Replace YOUR_WORKSPACE_NAME and authentication credentials with your actual values before running these commands.
Choose your authentication method:
Workspace Access Token: Use -H 'Authorization: Bearer YOUR_WORKSPACE_TOKEN'
API Token: Use -u ATLASSIAN_ACCOUNT_EMAIL:API_TOKEN
1. Test Workspace Repositories Access
This verifies that your credentials can access repositories in your workspace:
With Workspace Access Token:
curl -H 'Authorization: Bearer YOUR_WORKSPACE_TOKEN' -H 'Accept: application/json' 'https://api.bitbucket.org/2.0/repositories/YOUR_WORKSPACE_NAME'
With API Token:
curl -u ATLASSIAN_ACCOUNT_EMAIL:API_TOKEN -H 'Accept: application/json' 'https://api.bitbucket.org/2.0/repositories/YOUR_WORKSPACE_NAME'
2. Test Workspace Members Access
This verifies that your credentials can access workspace members:
With Workspace Access Token:
curl -H 'Authorization: Bearer YOUR_WORKSPACE_TOKEN' -H 'Accept: application/json' 'https://api.bitbucket.org/2.0/workspaces/YOUR_WORKSPACE_NAME/members'
With API Token:
curl -u ATLASSIAN_ACCOUNT_EMAIL:API_TOKEN -H 'Accept: application/json' 'https://api.bitbucket.org/2.0/workspaces/YOUR_WORKSPACE_NAME/members'
If you receive a 401 Unauthorized error, your credentials are invalid.
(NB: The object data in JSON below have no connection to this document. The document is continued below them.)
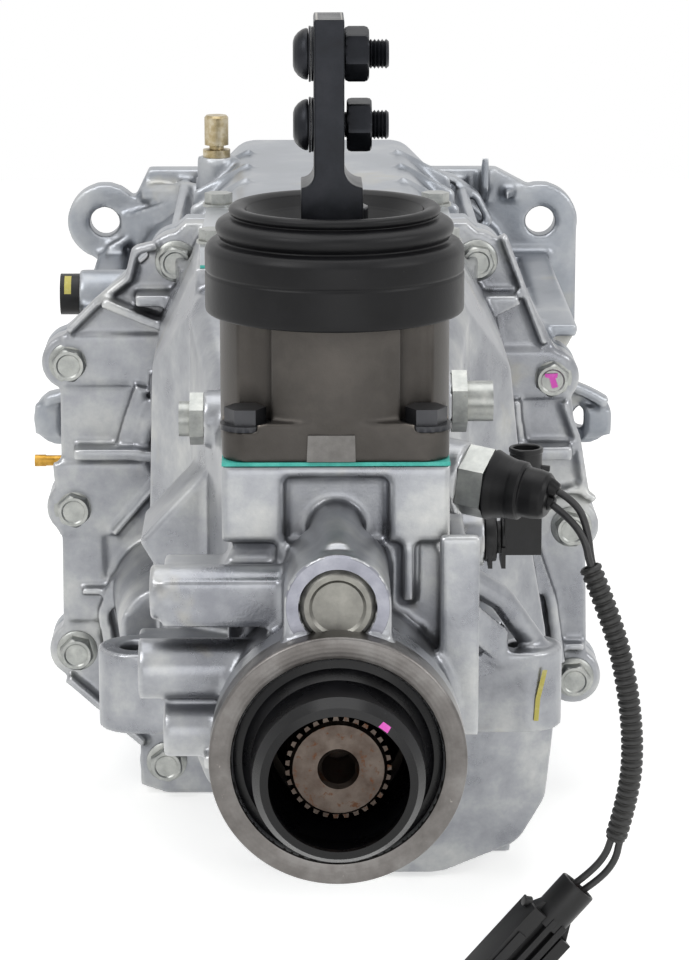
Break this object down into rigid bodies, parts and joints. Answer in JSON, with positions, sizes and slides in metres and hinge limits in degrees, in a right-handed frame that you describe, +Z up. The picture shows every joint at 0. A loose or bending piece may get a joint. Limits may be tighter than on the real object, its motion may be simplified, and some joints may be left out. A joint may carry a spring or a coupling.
{
  "type": "manual gearbox",
  "caption": "Rear-drive manual gearbox: cast case in two halves, splined input and output shafts, gear train, selector rail and remote gear lever on the tail.",
  "frame": {"origin": "centre of the front mounting face, on the main shaft's axis", "axes": "+Y forward along the main shaft to the engine, +X to the right seen from the tail, +Z up"},
  "size_m": [0.284, 0.8145, 0.373],
  "materials": {
    "cast_alloy": "as-cast light silver, fine grain",
    "cast_alloy_cover": "as-cast, warm grey",
    "cast_alloy_tower": "as-cast, brown-grey with age",
    "zinc_steel": "zinc plated, dull",
    "machined_steel": "machined",
    "gear_steel": "ground, oiled",
    "black_steel": "black oxide, rubbed at the edges",
    "black_rubber": "dusty matte",
    "black_plastic": "moulded",
    "wire_black": "insulation",
    "orange_seal": "moulded seal",
    "sealant": "blue-green sealing paste, cured",
    "gasket": "blue-green gasket sheet",
    "bronze": "plain bearing bronze",
    "brass": "turned"
  },
  "bodies": {
    "housing": {"main_case": "cast_alloy", "rear_case": "cast_alloy", "case_bolts": "zinc_steel", "bearing_retainer": "cast_alloy", "retainer_bolts": "zinc_steel", "front_seal": "black_rubber", "top_plate": "cast_alloy_cover", "top_plate_gasket": "sealant", "top_plate_bolts": "zinc_steel", "shift_tower": "cast_alloy_tower", "tower_gasket": "gasket", "tower_bolts": "black_steel", "tail_bushing": "bronze", "tail_seal": "black_rubber", "rail_plug": "machined_steel", "breather": "zinc_steel", "hex_plugs": "zinc_steel", "side_plug": "black_plastic", "locating_pin": "brass", "reverse_switch": "machined_steel", "switch_boot": "black_rubber", "wire_a": "wire_black", "wire_b": "wire_black", "loom": "black_plastic", "connector": "black_plastic", "connector_seal": "orange_seal", "speed_sensor": "black_plastic", "bearing_outer_rings": "gear_steel", "counter_outer_rings": "gear_steel", "idler_pin": "gear_steel", "shifter_boot": "black_rubber"},
    "countershaft": {"countershaft": "gear_steel", "counter_inner_rings": "gear_steel"},
    "input": {"input_shaft": "gear_steel", "input_inner_ring": "gear_steel"},
    "output": {"output_shaft": "gear_steel", "output_inner_ring": "gear_steel", "synchro_hubs": "gear_steel"},
    "first_gear": {"first_gear": "gear_steel"},
    "second_gear": {"second_gear": "gear_steel"},
    "third_gear": {"third_gear": "gear_steel"},
    "fifth_gear": {"fifth_gear": "gear_steel"},
    "reverse_gear": {"reverse_gear": "gear_steel"},
    "reverse_idler": {"reverse_idler": "gear_steel"},
    "sleeve_12": {"sleeve_12": "gear_steel"},
    "sleeve_34": {"sleeve_34": "gear_steel"},
    "sleeve_5r": {"sleeve_5r": "gear_steel"},
    "fork_12": {"fork_12": "gear_steel"},
    "fork_34": {"fork_34": "gear_steel"},
    "fork_5r": {"fork_5r": "gear_steel"},
    "gate_collar": {"gate_collar": "gear_steel"},
    "rail": {"control_rail": "gear_steel", "shift_finger": "gear_steel", "lever_socket": "gear_steel"},
    "gate_yoke": {"gate_yoke": "machined_steel"},
    "lever": {"shift_lever": "black_steel", "lever_pin": "machined_steel", "lever_bolts": "black_steel", "lever_washers": "black_steel", "lever_nuts": "black_steel"}
  },
  "joints": [
    {"name": "countershaft_spin", "type": "hinge", "parent": "housing", "child": "countershaft", "pos_m": [0.028, 0, -0.08026], "axis": [0, 1, 0], "continuous": true},
    {"name": "input_spin", "type": "hinge", "parent": "housing", "child": "input", "pos_m": [0, 0, 0], "axis": [0, 1, 0], "continuous": true},
    {"name": "output_spin", "type": "hinge", "parent": "housing", "child": "output", "pos_m": [0, 0, 0], "axis": [0, 1, 0], "continuous": true},
    {"name": "first_spin", "type": "hinge", "parent": "housing", "child": "first_gear", "pos_m": [0, 0, 0], "axis": [0, 1, 0], "continuous": true},
    {"name": "second_spin", "type": "hinge", "parent": "housing", "child": "second_gear", "pos_m": [0, 0, 0], "axis": [0, 1, 0], "continuous": true},
    {"name": "third_spin", "type": "hinge", "parent": "housing", "child": "third_gear", "pos_m": [0, 0, 0], "axis": [0, 1, 0], "continuous": true},
    {"name": "fifth_spin", "type": "hinge", "parent": "housing", "child": "fifth_gear", "pos_m": [0, 0, 0], "axis": [0, 1, 0], "continuous": true},
    {"name": "reverse_spin", "type": "hinge", "parent": "housing", "child": "reverse_gear", "pos_m": [0, 0, 0], "axis": [0, 1, 0], "continuous": true},
    {"name": "idler_spin", "type": "hinge", "parent": "housing", "child": "reverse_idler", "pos_m": [-0.01939, 0, -0.07576], "axis": [0, 1, 0], "continuous": true},
    {"name": "sleeve_12_slide", "type": "slide", "parent": "output", "child": "sleeve_12", "axis": [0, 1, 0], "range_m": [-0.0105, 0.0105]},
    {"name": "sleeve_34_slide", "type": "slide", "parent": "output", "child": "sleeve_34", "axis": [0, 1, 0], "range_m": [-0.0105, 0.0105]},
    {"name": "sleeve_5r_slide", "type": "slide", "parent": "output", "child": "sleeve_5r", "axis": [0, 1, 0], "range_m": [-0.0105, 0.0105]},
    {"name": "fork_12_slide", "type": "slide", "parent": "housing", "child": "fork_12", "axis": [0, 1, 0], "range_m": [-0.0105, 0.0105]},
    {"name": "fork_34_slide", "type": "slide", "parent": "housing", "child": "fork_34", "axis": [0, 1, 0], "range_m": [-0.0105, 0.0105]},
    {"name": "fork_5r_slide", "type": "slide", "parent": "housing", "child": "fork_5r", "axis": [0, 1, 0], "range_m": [-0.0105, 0.0105]},
    {"name": "gate", "type": "hinge", "parent": "housing", "child": "gate_yoke", "pos_m": [0, -0.528, 0.116], "axis": [0, 1, 0], "range_deg": [-9, 9], "stiffness_Nm_per_rad": 12},
    {"name": "shift", "type": "hinge", "parent": "gate_yoke", "child": "lever", "pos_m": [0, -0.528, 0.116], "axis": [1, 0, 0], "range_deg": [-11.25, 11.25], "deforming": ["shifter_boot"]},
    {"name": "gate_collar_turn", "type": "hinge", "parent": "housing", "child": "gate_collar", "pos_m": [0, -0.528, 0.0487], "axis": [0, 1, 0], "range_deg": [-30, 30]},
    {"name": "rail_slide", "type": "slide", "parent": "gate_collar", "child": "rail", "axis": [0, 1, 0], "range_m": [-0.0105, 0.0105]}
  ],
  "couplings": [
    {"joint": "input_spin", "follows": "countershaft_spin", "ratio": -1.381},
    {"joint": "third_spin", "follows": "countershaft_spin", "ratio": -1.0833},
    {"joint": "second_spin", "follows": "countershaft_spin", "ratio": -0.72414},
    {"joint": "first_spin", "follows": "countershaft_spin", "ratio": -0.47059},
    {"joint": "fifth_spin", "follows": "countershaft_spin", "ratio": -1.6316},
    {"joint": "idler_spin", "follows": "countershaft_spin", "ratio": -0.86667},
    {"joint": "reverse_spin", "follows": "countershaft_spin", "ratio": 0.41935},
    {"joint": "gate_collar_turn", "follows": "gate", "ratio": -3.29},
    {"joint": "rail_slide", "follows": "shift", "m_per_rad": 0.0533},
    {"joint": "fork_34_slide", "follows": "shift", "m_per_rad": 0.0533},
    {"joint": "sleeve_34_slide", "follows": "shift", "m_per_rad": 0.0533},
    {"joint": "sleeve_12_slide", "follows": "fork_12_slide", "ratio": 1},
    {"joint": "sleeve_5r_slide", "follows": "fork_5r_slide", "ratio": 1}
  ]
}
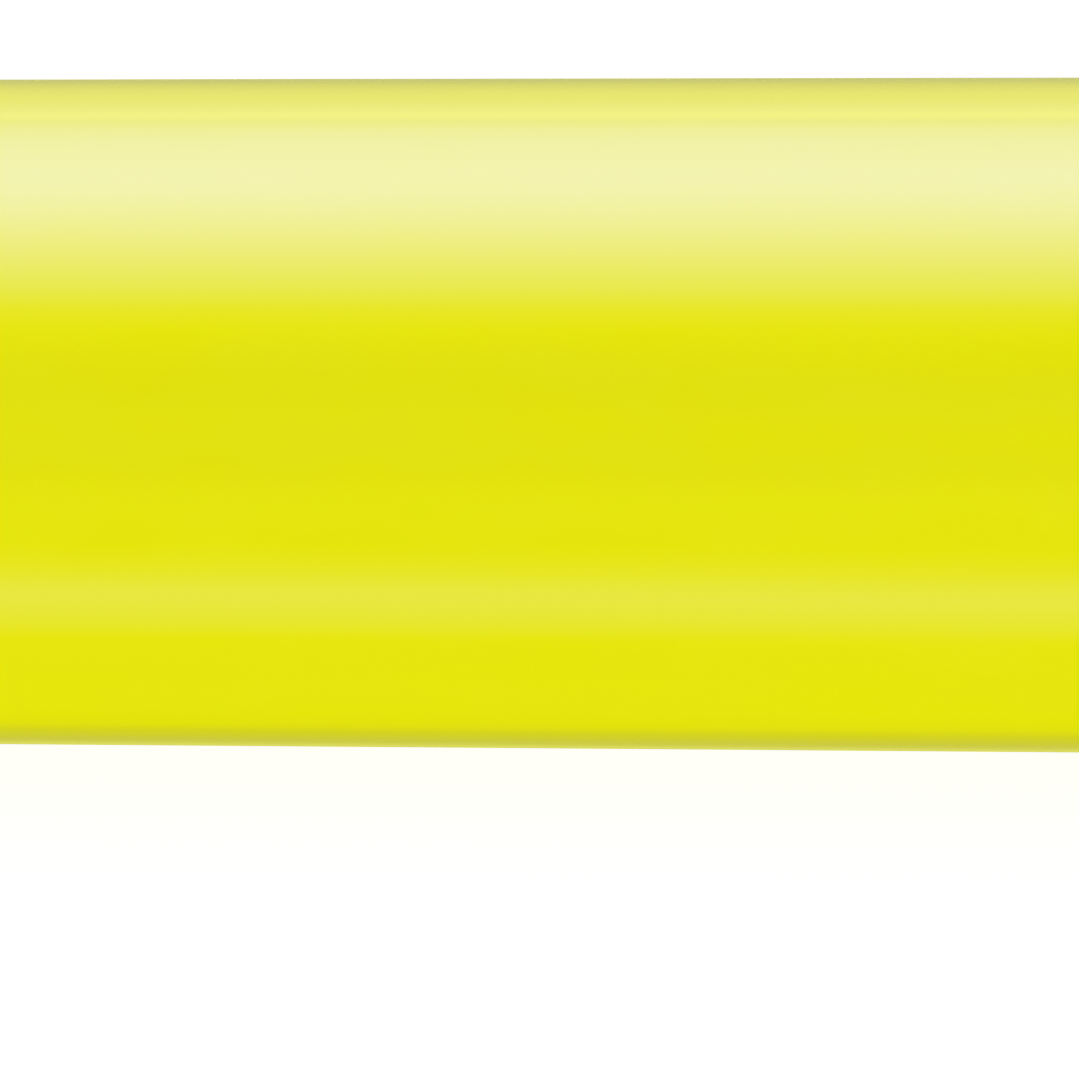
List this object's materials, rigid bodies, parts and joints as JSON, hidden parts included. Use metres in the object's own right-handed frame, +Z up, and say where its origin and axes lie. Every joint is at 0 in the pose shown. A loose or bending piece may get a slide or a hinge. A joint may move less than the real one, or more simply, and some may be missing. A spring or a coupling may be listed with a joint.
{
  "type": "highlighter",
  "caption": "Capped pocket highlighter: round fluorescent yellow barrel, pull-off cap with a spring clip and an airtight inner cap, and a felt chisel nib fed by a fibre ink reservoir.",
  "frame": {"origin": "middle of the footprint of the whole object, on the surface that it lies on, with its cap on", "axes": "+X along the pen's axis from the tail to the cap's crown, +Z up; the clip is on the -Y side and touches the surface"},
  "size_m": [0.134, 0.0146, 0.0118],
  "materials": {
    "body_plastic": "opaque fluorescent yellow, moulded, glossy",
    "cap_plastic": "opaque fluorescent yellow, moulded, slightly softer gloss",
    "white_plastic": "natural white, soft, satin",
    "film": "thin clear wrap",
    "inked_fibre": "polyester fibre soaked with yellow ink",
    "nib_felt": "pressed felt stained with yellow ink"
  },
  "bodies": {
    "pen": {"barrel": "body_plastic", "tail_plug": "body_plastic", "reservoir_film": "film", "reservoir_core": "inked_fibre", "breather_tube": "white_plastic", "nib_section": "body_plastic", "nib": "nib_felt"},
    "cap_liner": {"inner_cap": "white_plastic"},
    "cap": {"cap_shell": "cap_plastic", "cap_crown": "cap_plastic"},
    "clip": {"clip": "cap_plastic"}
  },
  "joints": [
    {"name": "cap_pull", "type": "slide", "parent": "pen", "child": "cap_liner", "axis": [1, 0, 0], "range_m": [0, 0.045]},
    {"name": "cap_turn", "type": "hinge", "parent": "cap_liner", "child": "cap", "pos_m": [0.046, 0.00142, 0.00589], "axis": [-1, 0, 0], "continuous": true},
    {"name": "clip_flex", "type": "hinge", "parent": "cap", "child": "clip", "pos_m": [0.05945, -0.00587, 0.00217], "axis": [0, -0.454, 0.891], "range_deg": [0, 4], "stiffness_Nm_per_rad": 0.4}
  ]
}
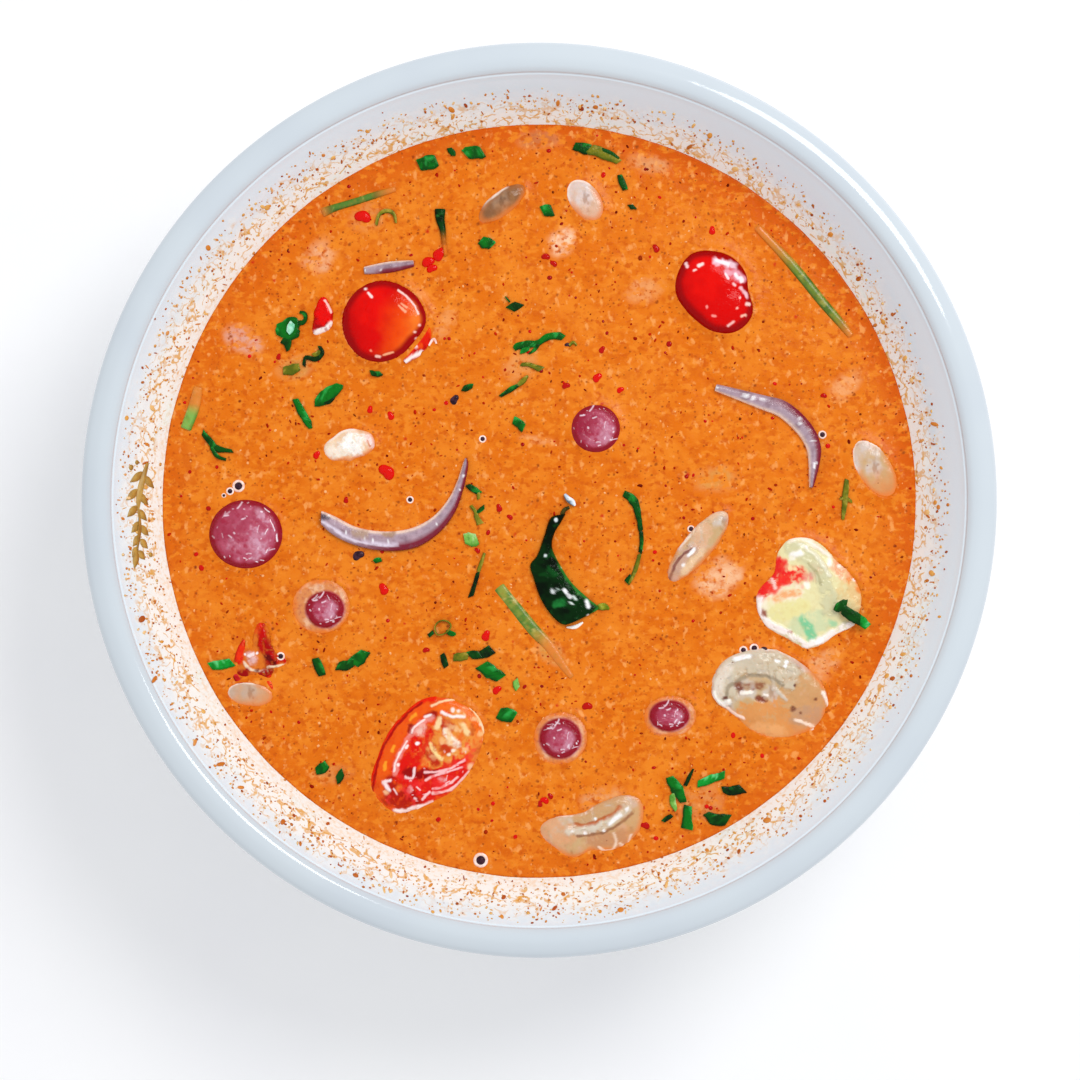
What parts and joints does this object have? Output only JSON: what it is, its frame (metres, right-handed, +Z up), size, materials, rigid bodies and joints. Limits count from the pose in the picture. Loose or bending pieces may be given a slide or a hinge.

If you receive a 403 Forbidden error, your token doesn’t have the required permissions. If you receive a 404 Not Found error or empty results, check that your workspace name is correct.
Note about Authentication: The -u ATLASSIAN_ACCOUNT_EMAIL:API_TOKEN
flag uses curl’s built-in basic authentication, which automatically handles the Base64 encoding required for Bitbucket authentication. For workspace access tokens, use the Bearer token format as shown above.